If you are considering fostering again, or transferring agencies, reach out to Family Fostering Partners to talk it through. We are happy to answer questions, explain the process, and help you decide your next steps.
FAQ
Q: Do I have to repeat Skills to Foster if I have fostered before?
A: In most cases, yes. Agencies typically require Skills to Foster as the standard pre-approval training to ensure practice aligns with current safeguarding guidance and expectations.
Q: Can an agency exempt returning foster carers from Skills to Foster?
A: Some agencies may consider exemptions in limited situations, but most still ask returning carers to complete core training so everyone shares the same up-to-date framework.
Q: Where does Skills to Foster sit in the application process?
A: It usually happens after initial enquiries, visits and the formal application, and before approval—so training is completed before a child is placed.
Q: How long does Skills to Foster take?
A: Many providers deliver it over 2–3 days (or equivalent evenings/weekends). The wider assessment and training process often sits within a 3–6 month timeline, depending on circumstances.
Q: Will my previous fostering experience be taken into account?
A: Yes. Assessors consider the types of placements you’ve done, ages supported, challenges handled, and how you worked with professionals. Your lived experience also enriches training discussions.
Q: Do local authorities and independent agencies handle repeat applications the same way?
A: Not exactly. Standards are consistent, but processes vary in how they review prior experience and how conversations are tailored. Core safeguarding and training expectations are usually maintained.

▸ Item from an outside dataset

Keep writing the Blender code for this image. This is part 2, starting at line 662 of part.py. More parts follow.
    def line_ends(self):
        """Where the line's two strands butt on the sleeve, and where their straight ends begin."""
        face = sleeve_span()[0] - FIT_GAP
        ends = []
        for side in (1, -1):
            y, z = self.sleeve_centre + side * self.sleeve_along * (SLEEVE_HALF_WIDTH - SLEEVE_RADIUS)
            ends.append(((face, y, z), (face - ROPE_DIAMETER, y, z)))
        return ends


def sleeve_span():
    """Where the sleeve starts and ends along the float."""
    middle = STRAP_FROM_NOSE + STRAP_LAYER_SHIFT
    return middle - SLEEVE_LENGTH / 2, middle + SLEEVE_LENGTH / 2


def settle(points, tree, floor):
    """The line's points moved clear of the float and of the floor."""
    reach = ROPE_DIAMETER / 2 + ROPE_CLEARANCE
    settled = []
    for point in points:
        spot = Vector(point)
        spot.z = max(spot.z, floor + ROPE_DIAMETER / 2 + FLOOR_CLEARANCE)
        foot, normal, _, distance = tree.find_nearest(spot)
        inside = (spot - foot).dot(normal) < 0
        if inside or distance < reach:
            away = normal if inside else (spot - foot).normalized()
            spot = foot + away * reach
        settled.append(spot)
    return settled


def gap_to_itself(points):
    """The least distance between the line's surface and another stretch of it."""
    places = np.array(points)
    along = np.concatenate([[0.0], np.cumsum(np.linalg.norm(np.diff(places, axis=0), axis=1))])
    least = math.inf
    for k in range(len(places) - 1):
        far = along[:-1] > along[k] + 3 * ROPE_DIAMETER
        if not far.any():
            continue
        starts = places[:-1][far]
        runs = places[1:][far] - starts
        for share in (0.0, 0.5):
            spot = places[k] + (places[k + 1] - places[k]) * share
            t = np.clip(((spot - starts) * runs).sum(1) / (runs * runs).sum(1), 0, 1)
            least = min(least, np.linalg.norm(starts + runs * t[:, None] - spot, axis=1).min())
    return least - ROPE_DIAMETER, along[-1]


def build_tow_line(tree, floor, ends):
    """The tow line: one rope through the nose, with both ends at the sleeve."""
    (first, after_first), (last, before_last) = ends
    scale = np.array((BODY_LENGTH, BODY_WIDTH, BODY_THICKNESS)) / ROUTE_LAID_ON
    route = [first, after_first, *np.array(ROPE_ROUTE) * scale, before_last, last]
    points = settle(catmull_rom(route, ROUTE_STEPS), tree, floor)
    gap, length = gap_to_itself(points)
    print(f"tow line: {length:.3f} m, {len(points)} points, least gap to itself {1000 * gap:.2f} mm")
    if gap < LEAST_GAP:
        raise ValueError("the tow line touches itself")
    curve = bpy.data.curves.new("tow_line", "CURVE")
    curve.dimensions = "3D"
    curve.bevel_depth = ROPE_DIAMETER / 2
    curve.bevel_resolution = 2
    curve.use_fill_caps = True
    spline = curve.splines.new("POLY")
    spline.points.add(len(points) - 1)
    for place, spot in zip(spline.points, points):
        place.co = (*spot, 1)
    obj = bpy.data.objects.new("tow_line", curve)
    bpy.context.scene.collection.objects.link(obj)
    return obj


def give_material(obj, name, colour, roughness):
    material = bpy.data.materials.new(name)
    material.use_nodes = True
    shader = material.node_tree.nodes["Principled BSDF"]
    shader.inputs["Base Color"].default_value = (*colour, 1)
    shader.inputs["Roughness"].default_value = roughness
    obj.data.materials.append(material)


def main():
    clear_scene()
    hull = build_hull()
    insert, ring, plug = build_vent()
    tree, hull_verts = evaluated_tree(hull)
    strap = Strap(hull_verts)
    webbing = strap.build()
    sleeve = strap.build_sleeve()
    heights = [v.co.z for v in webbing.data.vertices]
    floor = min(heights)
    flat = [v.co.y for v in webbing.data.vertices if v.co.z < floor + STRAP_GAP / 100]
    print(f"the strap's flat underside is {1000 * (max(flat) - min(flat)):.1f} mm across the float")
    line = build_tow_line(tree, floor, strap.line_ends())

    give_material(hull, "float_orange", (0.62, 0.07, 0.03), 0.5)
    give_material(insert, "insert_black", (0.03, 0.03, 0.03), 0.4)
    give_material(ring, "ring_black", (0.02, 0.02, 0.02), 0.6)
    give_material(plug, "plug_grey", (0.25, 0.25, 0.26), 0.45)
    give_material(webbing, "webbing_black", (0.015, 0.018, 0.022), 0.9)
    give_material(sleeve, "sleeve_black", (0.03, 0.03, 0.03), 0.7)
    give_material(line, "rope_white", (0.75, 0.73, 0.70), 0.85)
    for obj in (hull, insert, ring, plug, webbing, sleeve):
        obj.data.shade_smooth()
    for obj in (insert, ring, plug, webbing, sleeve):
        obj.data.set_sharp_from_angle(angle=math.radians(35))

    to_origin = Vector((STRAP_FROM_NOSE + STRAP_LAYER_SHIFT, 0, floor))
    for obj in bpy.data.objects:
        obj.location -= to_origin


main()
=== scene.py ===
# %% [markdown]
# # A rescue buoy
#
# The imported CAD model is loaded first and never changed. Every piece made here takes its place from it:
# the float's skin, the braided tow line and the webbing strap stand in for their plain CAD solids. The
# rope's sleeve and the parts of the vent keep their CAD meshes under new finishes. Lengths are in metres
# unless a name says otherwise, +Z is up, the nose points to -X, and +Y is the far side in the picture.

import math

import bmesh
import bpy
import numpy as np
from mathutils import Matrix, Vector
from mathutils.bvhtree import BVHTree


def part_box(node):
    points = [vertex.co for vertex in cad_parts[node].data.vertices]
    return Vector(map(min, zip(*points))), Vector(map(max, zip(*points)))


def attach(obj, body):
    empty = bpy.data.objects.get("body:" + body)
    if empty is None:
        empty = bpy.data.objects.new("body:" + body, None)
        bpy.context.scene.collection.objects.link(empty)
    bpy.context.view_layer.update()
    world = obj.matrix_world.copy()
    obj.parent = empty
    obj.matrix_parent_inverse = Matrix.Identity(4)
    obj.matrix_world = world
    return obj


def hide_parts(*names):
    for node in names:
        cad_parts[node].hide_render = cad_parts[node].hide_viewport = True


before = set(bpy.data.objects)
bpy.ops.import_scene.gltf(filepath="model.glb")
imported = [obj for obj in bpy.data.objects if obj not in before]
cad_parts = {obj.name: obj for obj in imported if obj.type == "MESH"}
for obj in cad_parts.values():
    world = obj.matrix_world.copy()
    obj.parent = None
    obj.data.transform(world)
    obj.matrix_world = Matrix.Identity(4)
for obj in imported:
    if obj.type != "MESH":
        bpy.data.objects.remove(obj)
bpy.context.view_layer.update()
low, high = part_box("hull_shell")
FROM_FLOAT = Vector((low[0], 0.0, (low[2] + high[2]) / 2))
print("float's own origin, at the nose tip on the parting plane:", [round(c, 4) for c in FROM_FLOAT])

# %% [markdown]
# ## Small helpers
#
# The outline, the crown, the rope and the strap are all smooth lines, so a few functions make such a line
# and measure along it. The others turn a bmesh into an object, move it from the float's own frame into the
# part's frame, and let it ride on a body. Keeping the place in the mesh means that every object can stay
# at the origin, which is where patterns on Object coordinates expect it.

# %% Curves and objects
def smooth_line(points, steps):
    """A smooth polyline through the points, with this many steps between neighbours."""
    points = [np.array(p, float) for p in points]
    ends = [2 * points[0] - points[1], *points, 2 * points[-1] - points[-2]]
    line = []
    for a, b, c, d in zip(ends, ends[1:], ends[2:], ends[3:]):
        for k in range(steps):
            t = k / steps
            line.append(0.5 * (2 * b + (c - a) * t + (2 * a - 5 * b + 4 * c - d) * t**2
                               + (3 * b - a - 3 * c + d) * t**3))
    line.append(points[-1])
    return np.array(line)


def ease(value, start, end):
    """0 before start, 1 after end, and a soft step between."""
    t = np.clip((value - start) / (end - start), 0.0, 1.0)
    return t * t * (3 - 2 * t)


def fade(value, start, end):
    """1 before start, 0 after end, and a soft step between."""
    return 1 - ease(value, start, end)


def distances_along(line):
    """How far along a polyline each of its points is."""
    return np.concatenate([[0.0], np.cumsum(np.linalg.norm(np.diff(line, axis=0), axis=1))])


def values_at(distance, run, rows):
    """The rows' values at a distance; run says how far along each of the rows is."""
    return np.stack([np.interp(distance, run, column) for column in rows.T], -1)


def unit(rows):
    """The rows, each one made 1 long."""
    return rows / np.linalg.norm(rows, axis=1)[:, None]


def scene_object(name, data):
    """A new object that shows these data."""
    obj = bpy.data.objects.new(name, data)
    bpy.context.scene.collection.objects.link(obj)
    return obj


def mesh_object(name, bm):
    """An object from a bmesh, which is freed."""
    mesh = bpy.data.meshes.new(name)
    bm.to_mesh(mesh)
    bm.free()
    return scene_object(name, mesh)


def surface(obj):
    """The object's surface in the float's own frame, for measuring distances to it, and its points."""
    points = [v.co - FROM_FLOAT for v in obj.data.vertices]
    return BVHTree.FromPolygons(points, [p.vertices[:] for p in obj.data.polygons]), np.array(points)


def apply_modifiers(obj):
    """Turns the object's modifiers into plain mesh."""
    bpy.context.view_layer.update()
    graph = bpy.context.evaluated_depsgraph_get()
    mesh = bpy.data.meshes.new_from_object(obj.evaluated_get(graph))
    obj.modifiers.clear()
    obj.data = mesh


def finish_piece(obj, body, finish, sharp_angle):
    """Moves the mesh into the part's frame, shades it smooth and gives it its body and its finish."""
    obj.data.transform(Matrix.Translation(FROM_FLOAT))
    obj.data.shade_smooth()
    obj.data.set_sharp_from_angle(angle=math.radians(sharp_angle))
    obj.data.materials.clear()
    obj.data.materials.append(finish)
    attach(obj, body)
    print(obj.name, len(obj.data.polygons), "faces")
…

Q: Why would I need training again if I already know how fostering works?
A: Guidance, legislation, and best practice change. Training ensures you are working with current expectations and helps refresh approaches to trauma, attachment, and safeguarding.
Q: What should I ask an agency before reapplying?
A: Ask how they treat prior experience, what training is required, expected timelines, the type of support offered (social worker, peer groups, out-of-hours), and what placements they can match you with.